Capturing the Right Odors to Study the Brain
Over the summer, Betty Hong, assistant professor of neuroscience, spent a week at the Janelia Research Campus in Ashburn, Virginia, interacting and brainstorming with other researchers from around the country interested in olfaction, our sense of smell. Invited to participate by the National Science Foundation (NSF), these 30 computational and experimental neuroscientists came up with innovative ways to approach some of the mysteries about how the brain processes odors and uses that information to guide behavior.
The five-day session was an example of the agency's new funding mechanism, the Ideas Lab. At these meetings, a multidisciplinary group of researchers is charged with generating potentially transformative proposals on a focused research topic. Now the NSF has awarded $15 million to three projects from the Olfactory Ideas Lab. Hong is coprincipal investigator on one titled "Using natural odor stimuli to crack the olfactory code." The awards expand NSF's investments in President Obama's BRAIN Initiative.

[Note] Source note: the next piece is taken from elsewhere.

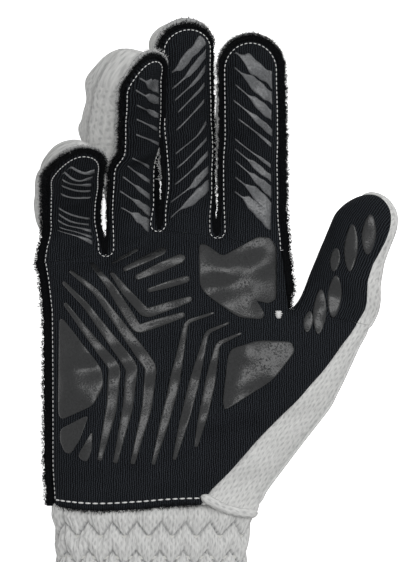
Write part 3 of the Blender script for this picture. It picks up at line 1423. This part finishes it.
def add_side_rolls():
    """The turned seam where the white side meets the back, from the wrist round the thumb's tip."""
    v = np.linspace(0.01, 1, 160)
    line = palm_point(np.ones_like(v), v)
    line[:, 2] -= SIDE_ROLL
    add_roll("thumb_side_seam", line, SIDE_ROLL, "hand")
    thumb = by_name["thumb"]
    y = np.linspace(thumb.feet[1][1] - 1.5 * MM, SPLIT + 1 * MM, 40)
    base = front_point(thumb, thumb.half_at(1, y), y, -SIDE_ROLL)
    add_roll("thumb_base_seam", base, SIDE_ROLL, bend_span(thumb, "base"))
    track = Track(thumb)
    x, y = track.at(1.0)
    tip = front_point(thumb, x, y, -SIDE_ROLL)[track.turn > 0.3 * math.pi][::-1]
    add_roll("thumb_tip_seam", tip, SIDE_ROLL, bend_span(thumb, "tip"))


add_side_rolls()


def add_flap():
    """The turned edge of the white side panel, which lies over the wrist."""
    u = np.linspace(BLACK_FROM_SHARE, FLAP_TO, 60)
    line = palm_point(u, np.full_like(u, FLAP_UP))
    share = np.linspace(0, 1, len(u))
    line[:, 1] += flap_drop(share) - FLAP_LOWER
    line[:, 2] += mix(FLAP_STEP, 0.0, share)
    add_roll("thumb_side_flap", line, FLAP_ROLL, "hand")


add_flap()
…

"I am grateful to have had the opportunity to be thrown together for a week with such a smart, diverse group of scientists who approach olfaction from so many different angles," says Hong (BS '02), adding that without the Ideas Lab, it is unlikely that she would have ever established collaborations with her coinvestigators. "I am also extremely grateful to the NSF for including junior investigators like myself who are just kicking off their research program. This unique funding mechanism will enable us to tackle really challenging and innovative research right at the start of our careers."
Olfactory scientists typically use simple synthetic odors involving single molecules for their experiments because natural odors—those that we smell around us every day—are too difficult to reproduce in a reliable way under controlled conditions. However, those simplified stimuli may not trigger the full range of neural computations that constitute olfaction.
Therefore, Hong and her colleagues aim to use comprehensive chemical analysis and computational methods to construct reproducible synthetic odorants in the lab that mimic naturally occurring smells in terms of eliciting typical behavioral responses in honey bees, fruit flies, and fly larvae. (Hong specializes in studies of the fruit fly Drosophila.) These synthetic odor blends can then be used to investigate how the brain processes smells and orders specific adaptive behaviors.
"We believe probing the olfactory circuit with naturalistic stimuli will reveal long-hidden computational features of the circuit," Hong explains. "Much as higher-order visual neurons only respond to complex stimuli like faces or hands, and not to simple bars and dots, we hypothesize that naturalistic odor stimuli will reveal novel features of odor space that the olfactory system encodes, which may only become apparent once appropriate sets of stimuli are used."
Along with Hong, additional principal investigators on the project are Brian Smith of Arizona State University; Aravinthan Samuel of Harvard University; and Tatyana Sharpee of the Salk Institute for Biological Studies. The project will receive $3.6 million over three years.